Nov 2018 2nd Edition

Your guide to applying for a protection order

Victims of domestic violence often find themselves destitute, scared and alone.

However with a little courage to approach the Magistrates Court for a protection order, the law can protect them. The Department of Justice and Constitutional Development explains what a protection order is and how it protects victims of abuse.

What is a protection order?

It is a written order that is issued by the magistrate’s or family court to stop any person from committing any act of domestic violence against another person with whom he or she has a domestic relationship.

Which court should I apply to for a protection order?

Approach the court nearest to where you live or work. If you were forced to leave your place of residence as a result of the violence and are living elsewhere temporarily, you may approach the court closest to your temporary residence.

What is the process of applying for a protection order?

•  The process of applying for a protection order is to complete an application form, where the complainant is required to set out the reasons why a protection from harassment order is required and to list full details of all incidents of harassment they have experienced.

•  The complainant may also include the specific acts committed by the person causing the harassment to be listed in the protection order, as well as request the court to impose any additional conditions necessary to protect the complainant and provide for the safety and wellbeing of the complainant.

•  The court may, after considering the application from the complainant, issue an interim protection order against the respondent due to the fact that the respondent has not been given notice of the proceedings. The court must, however, be satisfied that there is evidence that the respondent is engaging, or has engaged in harassment.

•  This interim protection order, together with the record of evidence, must be served on the respondent who will be asked to appear in court on a return date.

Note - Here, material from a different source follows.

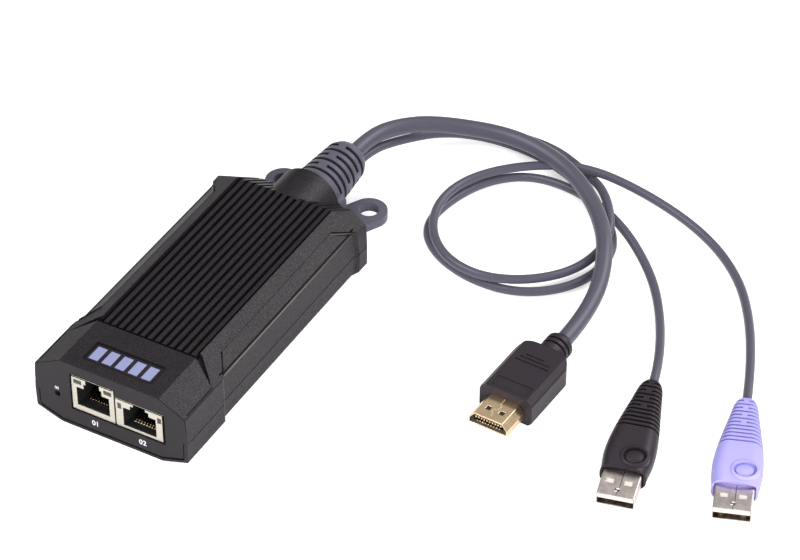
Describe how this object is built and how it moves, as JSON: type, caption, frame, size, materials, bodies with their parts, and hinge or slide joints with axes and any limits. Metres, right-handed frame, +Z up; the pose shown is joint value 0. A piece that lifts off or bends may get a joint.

What happens on the return date?

In the presence of the complainant, the respondent has the opportunity to present his side of the story to the magistrate. The respondent may file an opposing affidavit or request an opportunity to file an opposing affidavit. These papers will be served on you. You will then be given an opportunity to file a reply.

The magistrate will consider the matter and make a decision based on the affidavits which both parties have filed. The magistrate may ask either or both of you for clarification of certain issues. The magistrate may decide to confirm the order, set aside the order or order that oral evidence be heard.

If the respondent fails to appear at the civil hearing and you have the proof that the protection order was served on him (the return of service), the magistrate will make the order final.

If the magistrate is satisfied that the affidavit drawn up by the applicant clearly confirms that abuse has taken place, the magistrate will make the protection order final.

Will there be a formal hearing?

If the magistrate is unable to make a decision on the affidavits presented because of the conflict of facts between your version and the respondent’s version, the magistrate will postpone the matter for a formal hearing.

At the hearing, both parties will be required to give oral evidence under oath and to be cross-examined.

Will the respondent be arrested with the protection order?

The respondent will not be arrested upon service of the protection order. It is only upon a breach of the terms of the order that the respondent may be arrested.

What is a breach of the protection order?

This is when the respondent fails to comply with the terms of the order, for example, when he repeats the abusive behaviour that, according to the protection order served, he has been prohibited from committing. If the respondent breaches the protection order by continuing to physically or verbally abuse you, you may file a complaint at the police station and hand in the warrant of arrest to the police who will then arrest the respondent, when the circumstances so permit.

Can the criminal charges be withdrawn?

Once the respondent has been arrested for a breach of the protection order, the applicant may not decide to withdraw the charges. The senior public prosecutor has the sole discretion to withdraw charges.

Can I set aside the order?

You may, at any time, make an application to have the order set aside. It is however, at the discretion of the magistrate as to whether or not to set aside the order. This will mean that the protection order will be declared null and void.